* _GIVEN EXERCISE_:
Only the lines from the start of the entries up to and including the line with "0.22), left, right)" should be written out, exactly as they stand.

####

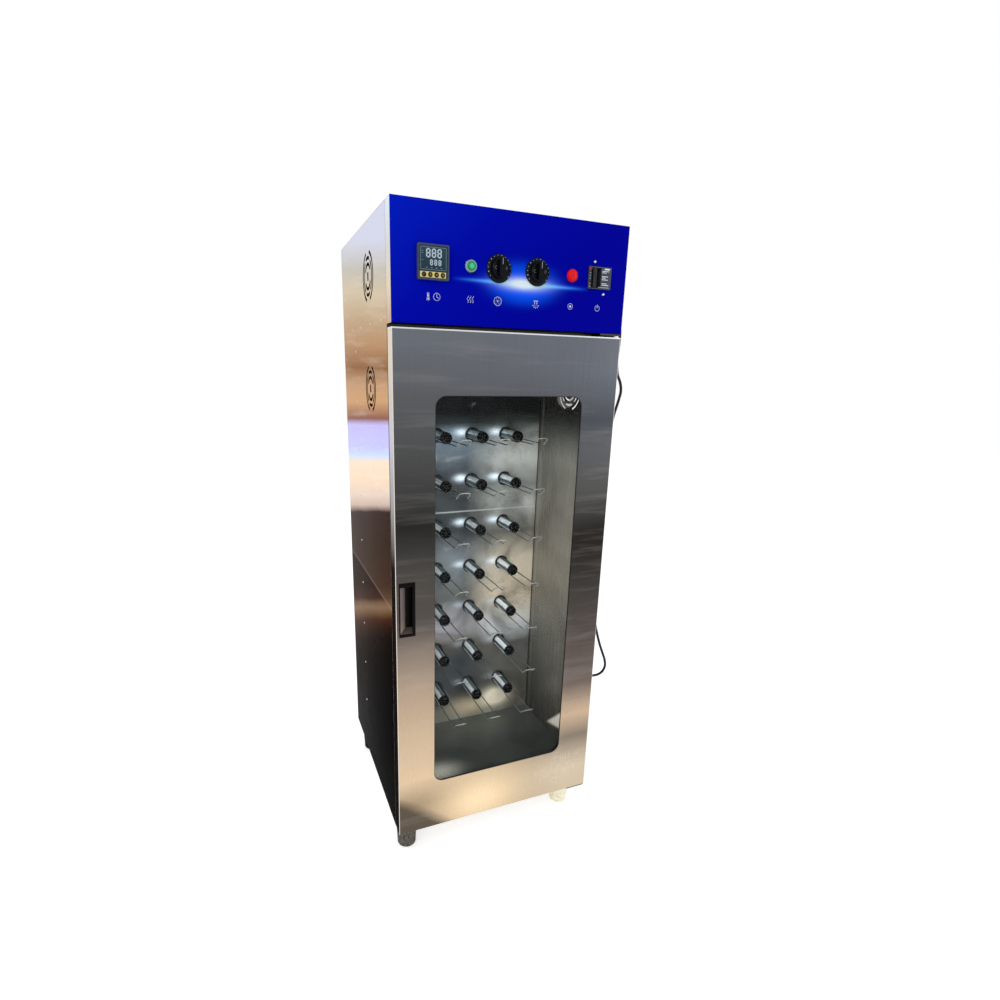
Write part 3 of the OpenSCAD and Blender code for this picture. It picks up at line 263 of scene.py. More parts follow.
def door_tone(look):
    """Painted reflection: cool at the top, dark in the middle and warm low down, brighter sooner
    on the left.
    """
    z = level(look, 1.8, (1.2, 1.0, 3.5), 0.06)
    left = bands(look, z, 0.0, DOOR_TOP, [
        (0.08, (150, 130, 106)), (0.17, (214, 188, 155)), (0.41, (174, 152, 129)),
        (0.55, (130, 117, 106)), (0.63, (80, 73, 69)), (0.77, (70, 67, 63)),
        (0.89, (38, 37, 36)), (1.04, (70, 70, 69)), (1.20, (88, 90, 92)),
        (1.32, (104, 109, 116))])
    right = bands(look, z, 0.0, DOOR_TOP, [
        (0.08, (200, 182, 156)), (0.19, (130, 118, 104)), (0.27, (190, 165, 138)),
        (0.37, (106, 94, 88)), (0.51, (82, 74, 70)), (0.67, (60, 56, 53)),
        (0.83, (34, 31, 28)), (0.95, (78, 77, 75)), (1.06, (86, 87, 90)),
        (1.14, (70, 73, 78)), (1.26, (98, 101, 108))])
    tone = look.mix(look.span(look.axis("X"), -0.22, 0.22), left, right)

    # a painted reflection low down, a painted shadow in the corner beside it, fine scratches
    # painted as catching the light, and a darker painted patch in the reflection at the top
    tone = look.mix(spot(look, -0.06, 0.05, 0.13, 0.09), tone, rgb(244, 218, 178))
    shadow_corner = look.plus(z, look.times(look.axis("X"), 0.74))
    tone = look.mix(look.span(shadow_corner, -0.100, -0.138, 0.0, 0.92), tone, rgb(84, 75, 66))
    scratch = look.math("MAXIMUM", look.noise(1.0, (900, 900, 24), 2),
                        look.noise(1.0, (24, 24, 900), 2))
    scratches_and_glint = look.times(spot(look, 0.21, 0.09, 0.085, 0.055),
                      look.span(scratch, 0.52, 0.68, 0.0, 0.4))
    tone = look.mix(scratches_and_glint, tone, rgb(250, 244, 232))
    tone = look.mix(spot(look, 0.02, 1.27, 0.16, 0.05, 0.5), tone, rgb(96, 99, 106))
    # pale streaks, painted into the reflection
    reflection_streak = look.noise(1.0, (2.6, 1, 34), 4, 0.6, 0.3, (5, 0, 1))
    tone = look.mix(look.span(reflection_streak, 0.52, 0.78, 0.0, 0.12), tone, rgb(190, 184, 178))

    # the folded sides in their own painted reflection bands, and painted highlights along the side
    # and top edges
    line_width = 0.0016
    rim = bands(look, z, 0.0, DOOR_TOP, [
        (0.06, (30, 28, 26)), (0.5, (58, 46, 42)), (0.78, (76, 72, 70)), (0.94, (166, 164, 164)),
        (1.08, (198, 196, 204)), (1.3, (230, 220, 204))])
    tone = look.mix(look.above(look.size(look.facing("X")), 0.7), tone, rim)
    edge = look.above(look.size(look.axis("X")), BODY_HALF - line_width)
    edge = look.times(edge, look.below(look.facing("Y"), -0.2))
    tone = look.mix(look.times(edge, 0.85), tone, rgb(232, 220, 212))
    edge = look.math("MAXIMUM", look.above(look.facing("Z"), 0.3),
                     look.above(look.axis("Z"), DOOR_TOP - line_width))
    return look.mix(look.times(edge, 0.8), tone, rgb(232, 234, 236))


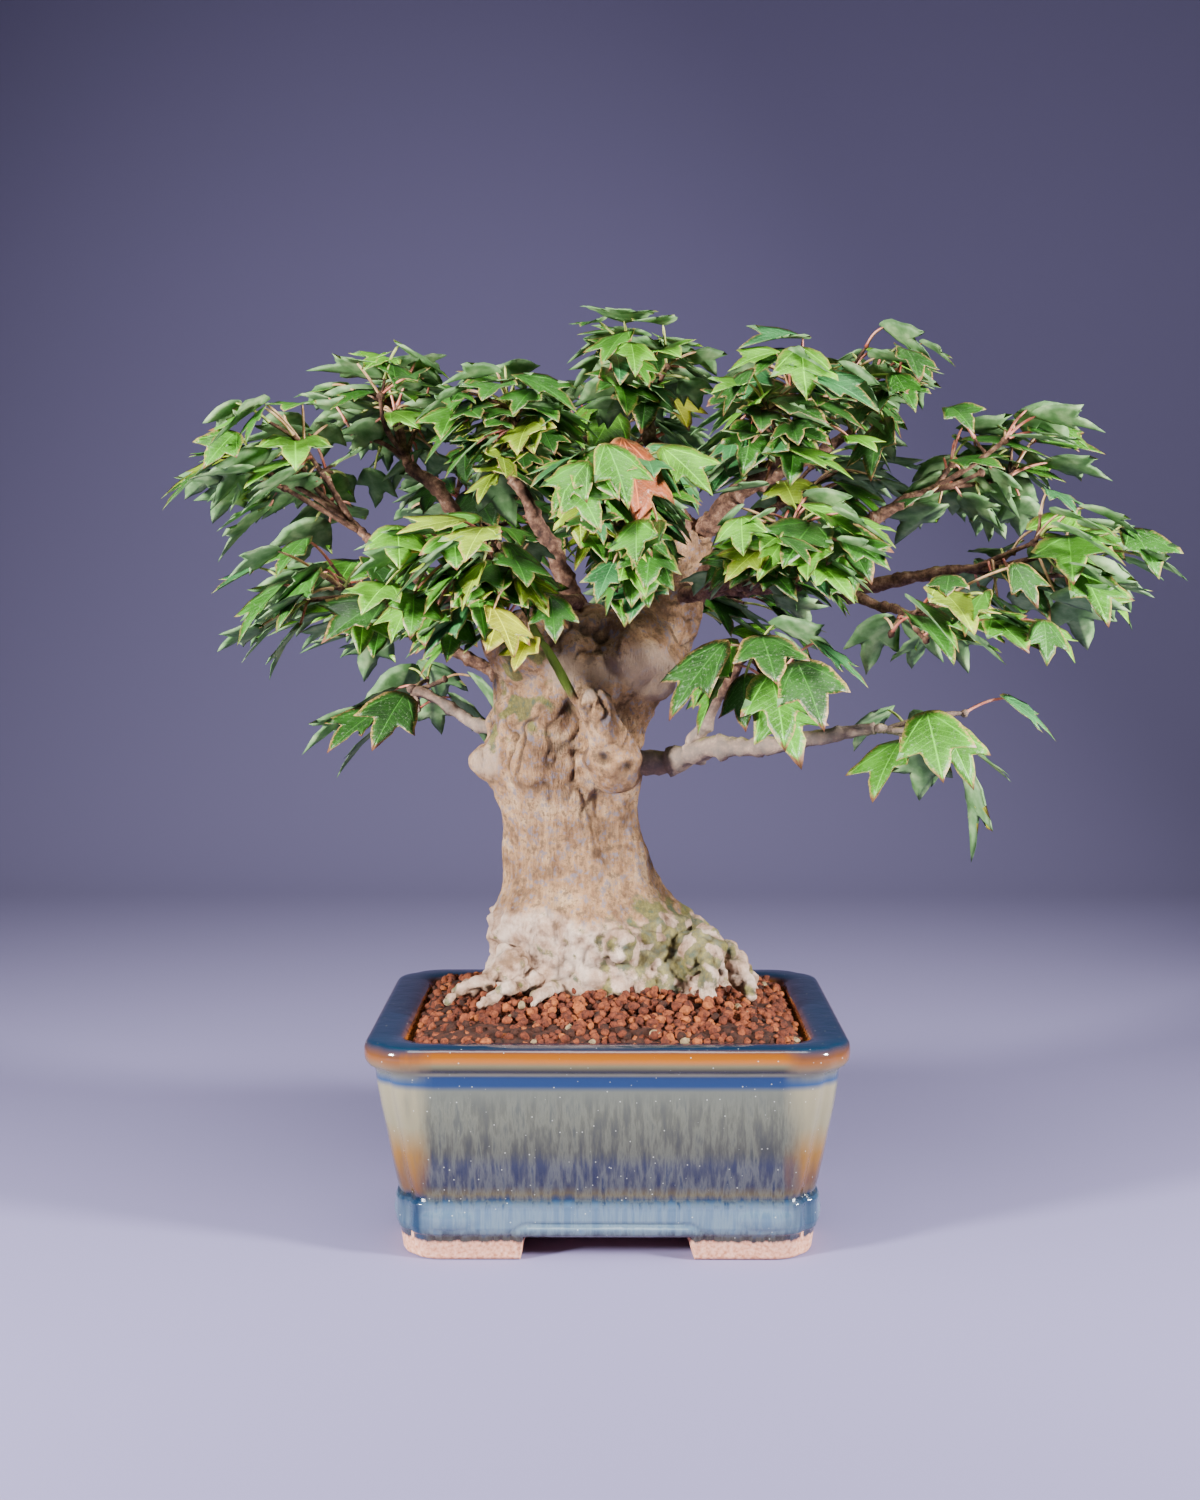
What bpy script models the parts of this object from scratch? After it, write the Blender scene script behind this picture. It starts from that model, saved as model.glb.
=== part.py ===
"""A potted trident maple, grown as a small bonsai in a glazed footed pot.

The tree stands in a mound of soil. Its boughs leave the trunk, and each ends where it enters
a mass of leaves. Every mass is twigs and leaves grown by one seeded rule and fused together.
Sizes are in millimetres and MM turns them to metres. Heights are measured from the table.
Places are measured from the middle of the pot until the last step, which moves everything
so that the origin lies under the middle of the whole plant.
"""
import math
import random

import bmesh
import bpy
import numpy as np
from mathutils import Matrix, Vector
from mathutils.bvhtree import BVHTree

MM = 0.001
GAP = 0.3                       # clearance between neighbouring solids
WELDS = (0.01, 0.003)           # points this close are joined, where nothing opens
FLAT_ANGLE = math.radians(0.6)  # faces flatter than this to each other are merged first

# Pot: a rounded rectangle with a groove down each corner.
# Each row is height, half length, half depth, corner radius and groove depth.
POT_OUTSIDE = (
    (0.0, 63.0, 48.2, 12.0, 0.6),
    (1.4, 64.4, 49.6, 13.0, 0.8),
    (8.0, 65.2, 50.6, 13.5, 1.0),
    (13.5, 66.2, 51.8, 14.0, 1.2),
    (19.0, 65.8, 51.6, 14.0, 1.2),
    (21.0, 65.9, 51.8, 14.0, 1.2),
    (40.0, 69.0, 54.6, 14.5, 1.2),
    (56.0, 71.6, 56.9, 15.0, 1.2),
    (60.0, 71.9, 57.2, 15.0, 1.0),
    (61.6, 73.9, 59.2, 15.5, 0.4),
    (63.2, 74.8, 60.1, 16.0, 0.4),
    (66.8, 75.0, 60.3, 16.0, 0.0),
    (68.6, 74.4, 59.7, 16.0, 0.0),
    (69.2, 73.0, 58.3, 15.0, 0.0),
)
RIM_INNER_EDGE = (68.4, 62.8, 48.4, 9.0, 0.0)
POT_WALL_TOP = (66.6, 62.0, 47.6, 8.5, 0.0)
POT_FLOOR = (14.0, 58.0, 43.6, 7.0, 0.0)
CORNER_STEPS = (0, 20, 38, 45, 52, 70, 90)
GROOVE_STEP = 45
RECESS_HEIGHT = 8.0             # underside of the pot between its feet
FOOT_WALL = 10.0                # thickness of the feet, seen in plan
ARCH_LONG_SIDE = 54.0
ARCH_SHORT_SIDE = 40.0
ARCH_CORNER = 3.0
DRAIN_RADIUS = 6.0
DRAIN_PLACES = (-28.0, 28.0)

# Soil: it fills the pot, and rises over the rim to a flat top under the tree.
SOIL_EDGE_HEIGHT = 66.0
SOIL_SHOULDER = (70.4, 57.5, 43.4, 9.0, 0.0)
SOIL_TOP = (73.0, 53.0, 39.5, 10.0, 0.0)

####

* _WRITTEN SOLUTION_:
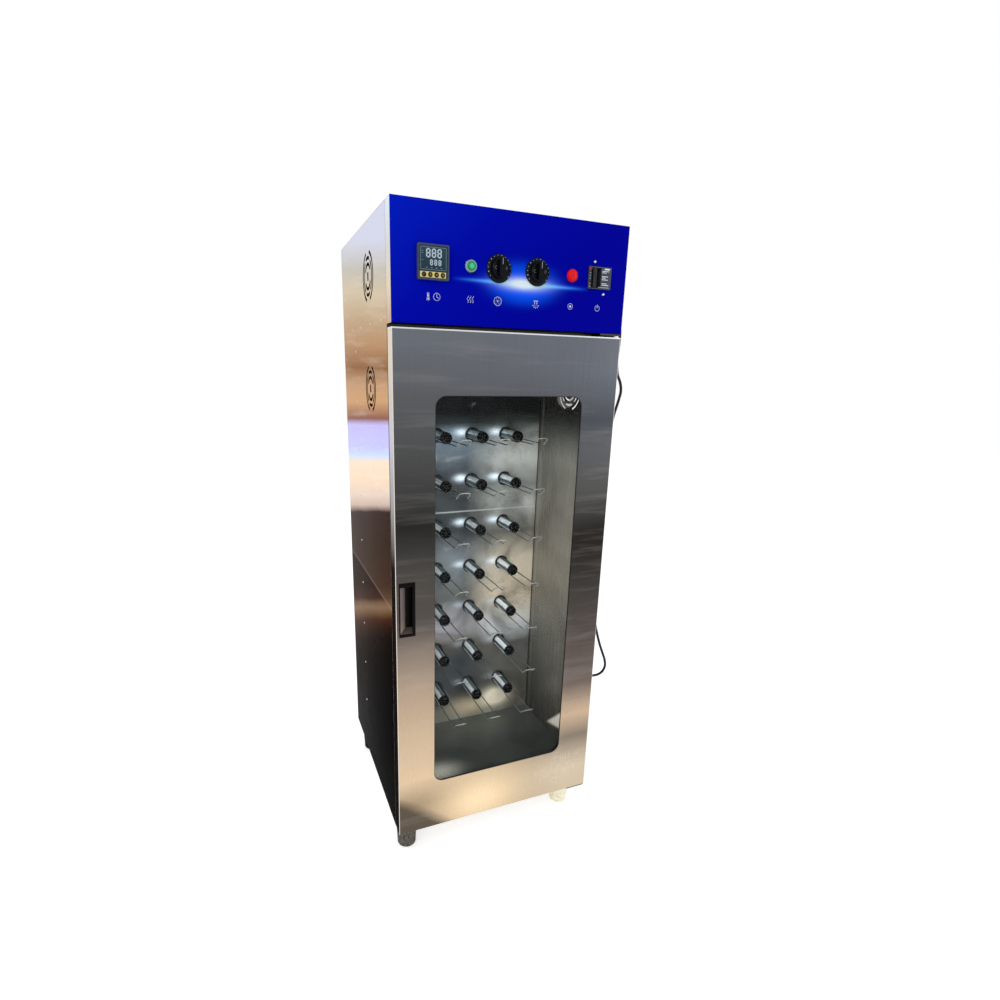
Write part 3 of the OpenSCAD and Blender code for this picture. It picks up at line 263 of scene.py. More parts follow.
def door_tone(look):
    """Painted reflection: cool at the top, dark in the middle and warm low down, brighter sooner
    on the left.
    """
    z = level(look, 1.8, (1.2, 1.0, 3.5), 0.06)
    left = bands(look, z, 0.0, DOOR_TOP, [
        (0.08, (150, 130, 106)), (0.17, (214, 188, 155)), (0.41, (174, 152, 129)),
        (0.55, (130, 117, 106)), (0.63, (80, 73, 69)), (0.77, (70, 67, 63)),
        (0.89, (38, 37, 36)), (1.04, (70, 70, 69)), (1.20, (88, 90, 92)),
        (1.32, (104, 109, 116))])
    right = bands(look, z, 0.0, DOOR_TOP, [
        (0.08, (200, 182, 156)), (0.19, (130, 118, 104)), (0.27, (190, 165, 138)),
        (0.37, (106, 94, 88)), (0.51, (82, 74, 70)), (0.67, (60, 56, 53)),
        (0.83, (34, 31, 28)), (0.95, (78, 77, 75)), (1.06, (86, 87, 90)),
        (1.14, (70, 73, 78)), (1.26, (98, 101, 108))])
    tone = look.mix(look.span(look.axis("X"), -0.22, 0.22), left, right)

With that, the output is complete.